Nederlands Dans Tiyatrosu 1959’dan bugüne repertuvarlarına kattıkları, her biri güncel dans alanında çığır açan 600’ü aşkın koreografiyle yılda 150.000 seyirciye ulaşan Nederlands Dans Theater (NDT), disiplinler, stiller, teknikler arasında dolaşan avangard yaklaşımıyla 22. İstanbul Tiyatro Festivali’nin konuğu.

Mekanlar neye göre belirleniyor?

L.Y. Bir festivalde Tuğçe Tuna, Bayrampaşa Cezaevi’ni kullanmak istemişti. Ne yaptı etti, izinlerini kendisi aldı, başardı ve oyun orada yapıldı. Biz oradaki koğuşlarda geride kalmış yıkıntıları, hayatı gördük. Duvar yazıları, çarşaflar… Yaşayan bir mekân. Bu sene de Abud Efendi Konağı’na gireceğiz. Değişik olacak. Mekânların, özel tiyatroların görünürlüğünü arttırmak için de çalışıyoruz. Duru Tiyatro, Moda Sahnesi, Das Das… Artık Rumeli Hisarı’nda yapamıyoruz. AKM bizim ana mekanımızdı, artık hayatımızdan çıktı. Şimdi de Zorlu PSM var; o da 2013’te hayatımıza girdi. 2008’den sonra durumun değiştiğini söyleyebilirim o sebeple. 

İKSV ve tiyatro festivali özel bir seyirci yetiştirdi mi İstanbul’da?
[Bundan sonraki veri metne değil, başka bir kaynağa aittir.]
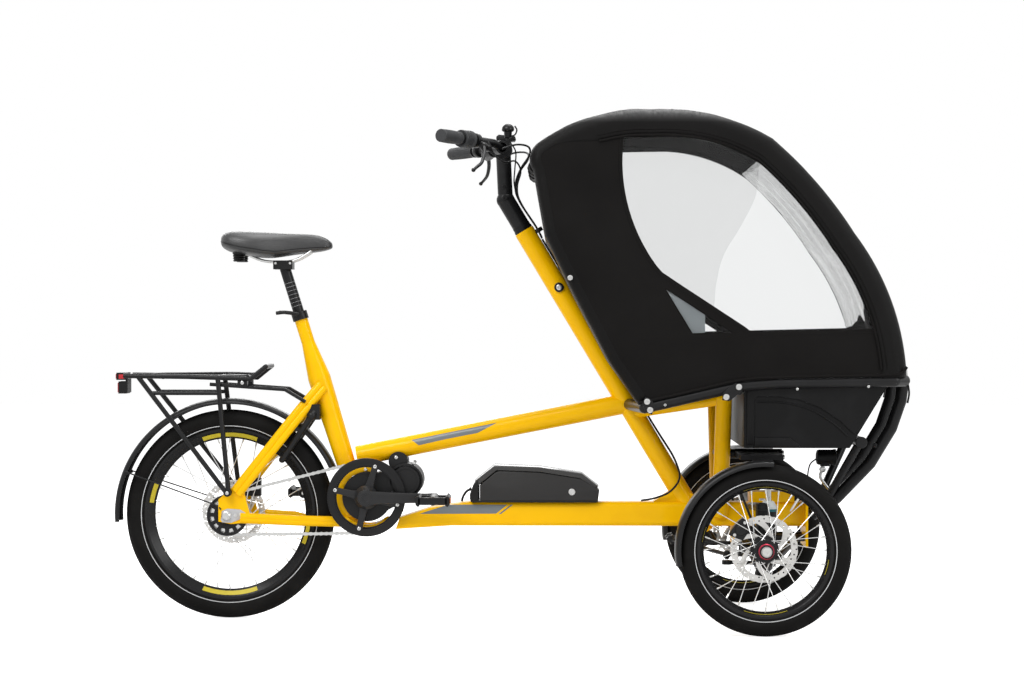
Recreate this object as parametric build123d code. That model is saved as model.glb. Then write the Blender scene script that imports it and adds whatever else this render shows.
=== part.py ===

B. P. İstanbul seyircisi, Ankara seyircisinden ya da başka seyirciden farklı olarak kozmopolittir. Burada sahneler dağılmıştır, oyunlar daha çoktur. Burada her seyirciye uygun oyunlar var. Sahnelerin dağılmış olması itibariyle bazen mesafeler uzak gelebiliyor ama, farklı merkezlerde sahnelerin açılmış olması önemlidir. 

Bu seneki festivalde “tarih” için neleri önerirsiniz? 

L.Y. Öğrenciler kendileri için düşünülmüş “10 TL’ye bilet” kampanyası varken oyunların hiçbirini kaçırmamalı bence. Sponsorlarımız sağolsunlar. Yabancı oyunlar kolay gelmez. Nederlands Dans Tiyatrosu bir-iki senelik uğraşımız sonucu geliyor. PIXEL gösterisinin koregrafı Mourad Merzouki, sokak dansından gelen bir sanatçı. Hamlet’in yönetmeni Robert Lepage, Kanada’dan. Sürprizi bol bir oyun. Rus tiyatrosuyla ilgili panel yapıyoruz. Rusya’dan eleştirmen ve danışmanlar Rus tiyatrosunun klasik ve çağdaş dönemlerini anlatacak.